The skills required for this role are broad and interdisciplinary:

  • Customer Empathy: The ability to understand and articulate what customers want, even when customers can’t express it themselves.

  • Strategic Thinking: Balancing short-term priorities with long-term vision, ensuring the product evolves in the right direction.

  • Value Assessment: Understanding what features or solutions create the most value for customers and the business.

  • Collaboration: Working across engineering, design, marketing, and other teams to ensure alignment and effective execution.

The product manager’s value lies not in managing tasks but in making decisions that steer the product toward success.
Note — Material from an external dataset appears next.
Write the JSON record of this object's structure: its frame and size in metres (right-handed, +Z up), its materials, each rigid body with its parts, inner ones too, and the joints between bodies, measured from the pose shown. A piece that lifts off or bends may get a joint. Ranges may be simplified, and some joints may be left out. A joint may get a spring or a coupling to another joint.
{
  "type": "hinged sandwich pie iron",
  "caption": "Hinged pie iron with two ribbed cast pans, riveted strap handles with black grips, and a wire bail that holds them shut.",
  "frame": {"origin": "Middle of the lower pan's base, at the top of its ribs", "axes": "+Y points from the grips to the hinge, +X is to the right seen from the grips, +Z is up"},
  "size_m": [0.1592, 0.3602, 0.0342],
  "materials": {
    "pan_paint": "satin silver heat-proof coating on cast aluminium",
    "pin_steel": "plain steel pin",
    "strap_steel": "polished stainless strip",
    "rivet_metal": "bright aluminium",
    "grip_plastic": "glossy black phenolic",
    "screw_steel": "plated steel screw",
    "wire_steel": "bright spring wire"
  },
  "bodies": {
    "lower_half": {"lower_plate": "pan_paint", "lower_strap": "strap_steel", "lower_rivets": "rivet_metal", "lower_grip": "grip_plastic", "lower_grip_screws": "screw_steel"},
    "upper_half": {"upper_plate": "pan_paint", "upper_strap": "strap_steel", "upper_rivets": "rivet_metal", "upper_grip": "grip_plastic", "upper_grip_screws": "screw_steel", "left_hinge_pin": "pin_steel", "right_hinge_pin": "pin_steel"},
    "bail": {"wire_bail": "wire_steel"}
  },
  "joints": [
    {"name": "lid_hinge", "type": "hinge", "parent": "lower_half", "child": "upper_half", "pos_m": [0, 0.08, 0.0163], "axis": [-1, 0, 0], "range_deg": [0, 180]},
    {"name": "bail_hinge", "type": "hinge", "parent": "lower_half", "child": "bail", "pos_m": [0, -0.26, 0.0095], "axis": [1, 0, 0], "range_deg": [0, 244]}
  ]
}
What Does a Project Manager Do?

The role of a project manager, on the other hand, is primarily operational. Project managers are responsible for ensuring that work gets done on time, within scope, and on budget. They are masters of coordination, managing timelines, resources, and dependencies to ensure that teams can execute effectively.

The skills of a project manager are centered around:

  • Organization: Keeping track of tasks, deadlines, and deliverables.
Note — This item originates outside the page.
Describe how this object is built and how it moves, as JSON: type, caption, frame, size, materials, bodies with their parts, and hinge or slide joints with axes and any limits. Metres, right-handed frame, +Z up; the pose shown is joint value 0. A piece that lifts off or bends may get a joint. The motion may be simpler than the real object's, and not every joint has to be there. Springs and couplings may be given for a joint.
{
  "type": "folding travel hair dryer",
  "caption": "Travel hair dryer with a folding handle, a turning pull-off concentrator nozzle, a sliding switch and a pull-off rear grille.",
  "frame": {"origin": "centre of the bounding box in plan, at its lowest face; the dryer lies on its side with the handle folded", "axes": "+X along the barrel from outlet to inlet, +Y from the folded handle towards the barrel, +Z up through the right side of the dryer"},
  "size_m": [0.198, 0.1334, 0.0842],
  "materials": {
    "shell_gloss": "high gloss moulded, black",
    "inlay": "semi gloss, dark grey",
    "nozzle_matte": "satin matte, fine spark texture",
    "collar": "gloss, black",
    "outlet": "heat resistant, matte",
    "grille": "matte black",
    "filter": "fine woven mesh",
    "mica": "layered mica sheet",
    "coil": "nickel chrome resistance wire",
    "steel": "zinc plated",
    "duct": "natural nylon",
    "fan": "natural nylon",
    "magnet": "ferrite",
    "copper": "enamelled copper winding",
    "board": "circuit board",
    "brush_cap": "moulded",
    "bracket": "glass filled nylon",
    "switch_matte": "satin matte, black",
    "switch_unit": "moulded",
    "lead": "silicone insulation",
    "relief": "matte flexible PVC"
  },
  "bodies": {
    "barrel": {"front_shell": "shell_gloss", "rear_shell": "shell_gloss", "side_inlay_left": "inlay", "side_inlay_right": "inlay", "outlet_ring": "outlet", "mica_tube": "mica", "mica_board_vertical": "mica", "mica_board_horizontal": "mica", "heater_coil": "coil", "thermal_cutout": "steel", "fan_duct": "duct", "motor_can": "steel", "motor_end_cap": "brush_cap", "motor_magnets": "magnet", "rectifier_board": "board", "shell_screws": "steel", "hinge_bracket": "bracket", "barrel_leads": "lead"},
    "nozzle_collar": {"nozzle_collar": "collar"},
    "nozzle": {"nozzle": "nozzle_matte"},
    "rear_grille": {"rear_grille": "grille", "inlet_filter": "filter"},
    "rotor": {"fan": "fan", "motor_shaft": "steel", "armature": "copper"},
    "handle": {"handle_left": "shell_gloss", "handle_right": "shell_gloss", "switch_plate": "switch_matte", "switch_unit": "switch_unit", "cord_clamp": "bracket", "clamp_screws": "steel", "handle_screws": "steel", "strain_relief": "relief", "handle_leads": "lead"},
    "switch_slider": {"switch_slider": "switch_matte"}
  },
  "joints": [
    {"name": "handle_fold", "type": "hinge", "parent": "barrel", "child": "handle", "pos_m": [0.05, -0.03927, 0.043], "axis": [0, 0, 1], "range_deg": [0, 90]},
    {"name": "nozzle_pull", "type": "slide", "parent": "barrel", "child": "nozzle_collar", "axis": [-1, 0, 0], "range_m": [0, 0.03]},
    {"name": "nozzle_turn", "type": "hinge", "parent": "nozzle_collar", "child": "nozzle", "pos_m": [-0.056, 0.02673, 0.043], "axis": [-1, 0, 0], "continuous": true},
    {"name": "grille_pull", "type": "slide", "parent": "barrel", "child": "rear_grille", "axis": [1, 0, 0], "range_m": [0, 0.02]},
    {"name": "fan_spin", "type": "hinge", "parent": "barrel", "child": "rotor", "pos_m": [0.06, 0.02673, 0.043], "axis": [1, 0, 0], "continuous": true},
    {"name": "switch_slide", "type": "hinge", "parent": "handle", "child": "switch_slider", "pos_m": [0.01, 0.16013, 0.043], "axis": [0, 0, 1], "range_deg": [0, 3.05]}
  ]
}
  • Communication: Providing clear updates to stakeholders and facilitating information flow across teams.

  • Risk Management: Identifying potential roadblocks and finding ways to mitigate them.
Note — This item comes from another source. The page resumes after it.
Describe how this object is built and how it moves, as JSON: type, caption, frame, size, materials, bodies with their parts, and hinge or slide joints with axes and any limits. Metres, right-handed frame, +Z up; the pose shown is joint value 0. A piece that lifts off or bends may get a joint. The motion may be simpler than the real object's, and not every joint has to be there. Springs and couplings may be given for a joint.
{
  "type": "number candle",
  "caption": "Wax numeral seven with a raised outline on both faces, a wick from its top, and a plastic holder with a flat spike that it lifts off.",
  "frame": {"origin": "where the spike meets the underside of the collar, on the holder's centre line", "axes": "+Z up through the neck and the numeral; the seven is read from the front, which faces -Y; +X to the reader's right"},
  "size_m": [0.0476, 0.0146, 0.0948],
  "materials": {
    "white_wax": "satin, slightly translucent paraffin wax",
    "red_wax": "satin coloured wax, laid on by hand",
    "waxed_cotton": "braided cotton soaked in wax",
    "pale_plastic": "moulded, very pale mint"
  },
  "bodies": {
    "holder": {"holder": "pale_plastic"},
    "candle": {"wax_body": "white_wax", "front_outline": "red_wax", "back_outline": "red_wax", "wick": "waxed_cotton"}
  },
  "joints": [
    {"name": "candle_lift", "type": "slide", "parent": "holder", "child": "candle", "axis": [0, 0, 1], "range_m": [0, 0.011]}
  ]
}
  • Execution: Ensuring that plans are carried out efficiently and effectively.


While project managers play a vital role in execution, their focus is on process rather than product. They excel at delivering outputs, but they aren’t responsible for determining what those outputs should be.


Why a Product Manager Can Be a Project Manager—But Not the Reverse


A product manager often has the skills necessary to perform the duties of a project manager. They are already responsible for aligning teams, managing priorities, and ensuring delivery, so stepping into the operational aspects of project management is a natural extension of their role. However, the reverse is not true. A project manager typically lacks the customer focus, market understanding, and strategic decision-making required to excel as a product manager.


The transition from project management to product management is difficult because the latter requires a mindset shift. Project managers are trained to think in terms of process—how to get things done—whereas product managers must think in terms of value—what to do and why it matters. Without this shift in perspective, a project manager stepping into a product manager role risks becoming a glorified task manager, delivering outputs without ensuring they align with customer or business needs.


The Problem with "Status-Update Product Managers"

In many organizations, the title of "product manager" is given to individuals who are, in essence, project managers. These “status-update product managers” excel at tracking progress, managing backlogs, and reporting on timelines, but they add little real value to the product. They are focused on outputs rather than outcomes, more concerned with velocity than with value creation.


This misalignment often occurs because organizations fail to understand the true purpose of product management. They see it as a role for coordination rather than strategy, leading to a narrow definition of success based on deliverables rather than impact. As a result, the product manager becomes little more than a middleman between engineering and stakeholders, providing updates but not driving decisions.

The danger of this approach is that it reduces the product manager to a reactive role. Instead of shaping the product and ensuring it delivers value, they are merely shepherding tasks through the system. This not only diminishes the potential of the product but also leads to frustration for teams who lack clear direction and purpose.


Where Product Managers Add Real Value

The true value of a product manager lies in their ability to create meaningful connections between the customer, the business, and the product. Unlike a project manager, who ensures the product is delivered on time and within scope, the product manager ensures the product is worth delivering in the first place.

This involves:


  1. Understanding Customers: A great product manager spends time talking to customers, observing their pain points, and anticipating their needs. They use this insight to shape the product roadmap and prioritize features that will have the greatest impact.

  2. Defining Value: A product manager doesn’t just focus on what’s feasible—they focus on what’s valuable. They ensure that the team is building solutions that create real, measurable benefits for users and the business.

  3. Championing the Vision: While project managers execute against a plan, product managers create the plan. They ensure that every decision aligns with the broader vision and strategy, keeping the team focused on what matters most.


The Case for Clarity

The distinction between product management and project management isn’t just theoretical—it has real implications for how teams operate and products succeed. When product managers are reduced to project managers, organizations lose the strategic leadership and customer focus that drive innovation and value creation. Conversely, when project managers are asked to step into product management roles without the necessary skills, the result is often a lack of clarity, direction, and impact.

Organizations need to recognize the unique value of each role and ensure that the right people are in the right positions. Product managers should be empowered to focus on customers, strategy, and value creation, while project managers handle the critical work of execution and coordination. By respecting these distinctions, companies can ensure that their teams are not only delivering products—but delivering the right products.

In the end, the success of a product isn’t measured by how efficiently it was delivered or how many features were shipped. It’s measured by whether customers engage with it, pay for it, and find value in it. That’s the domain of the product manager, and it’s a responsibility that no project manager can easily step into.